Tracy-Widom method for Janossy density and joint distribution of extremal eigenvalues of random matrices

Abstract: The J\'{a}nossy density for a determinantal point process is the probability density that an interval $I$ contains exactly $p$ points except for those at $k$ designated loci. The J\'{a}nossy density associated with an integrable kernel $\mathbf{K}\doteq (\varphi(x)\psi(y)-\psi(x)\varphi(y))/(x-y)$ is shown to be expressed as a Fredholm determinant $\mathrm{Det}(\mathbb{I}-\tilde{\mathbf{K}}|_I)$ of a transformed kernel $\tilde{\mathbf{K}}\doteq (\tilde{\varphi}(x)\tilde{\psi}(y)-\tilde{\psi}(x)\tilde{\varphi}(y))/(x-y)$. We observe that $\tilde{\mathbf{K}}$ satisfies Tracy and Widom's criteria if $\mathbf{K}$ does, because of the structure that the map $(\varphi, \psi)\mapsto (\tilde{\varphi}, \tilde{\psi})$ is a meromorphic $\mathrm{SL}(2,\mathbb{R})$ gauge transformation between covariantly constant sections.
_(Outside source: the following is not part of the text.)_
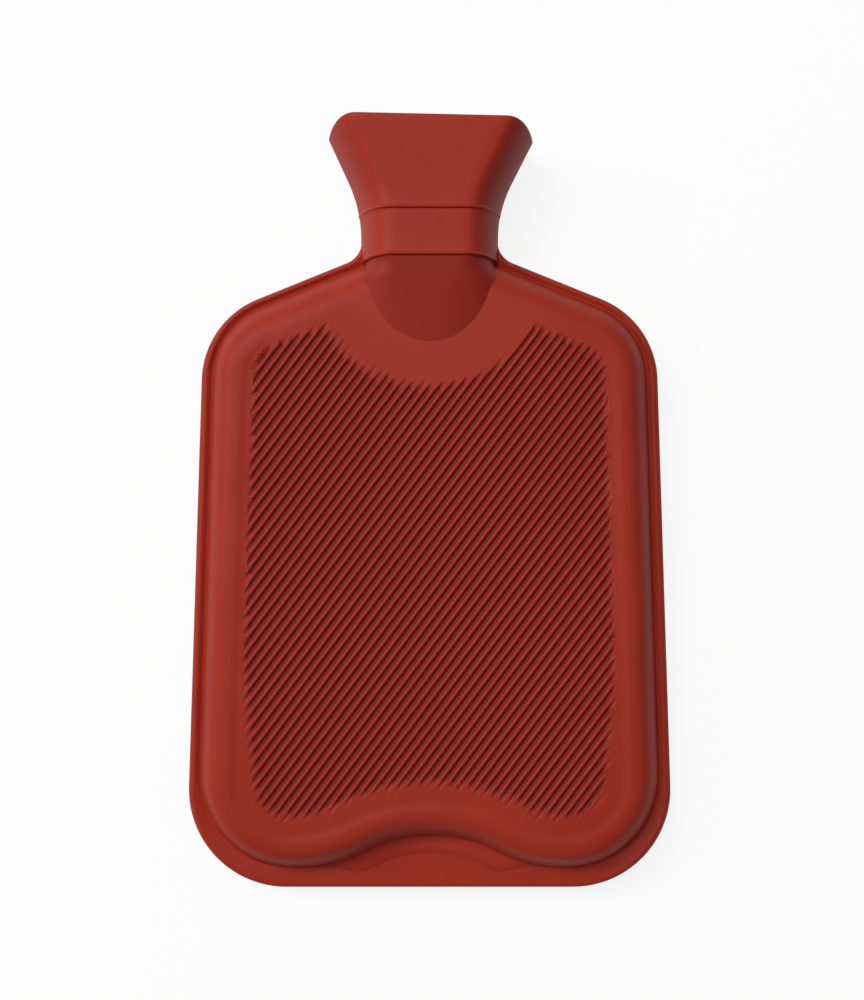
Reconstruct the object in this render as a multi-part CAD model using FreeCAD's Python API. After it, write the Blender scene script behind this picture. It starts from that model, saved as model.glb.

This observation enables application of the Tracy--Widom method to J\'{a}nossy densities, expressed in terms of a solution to a system of differential equations in the endpoints of the interval. Our approach does not explicitly refer to isomonodromic systems associated with Painlev\'{e} equations employed in the preceding works. As illustrative examples we compute J\'{a}nossy densities with $k=1, p=0$ for Airy and Bessel kernels, related to the joint distributions of the two largest eigenvalues of random Hermitian matrices and of the two smallest singular values of random complex matrices.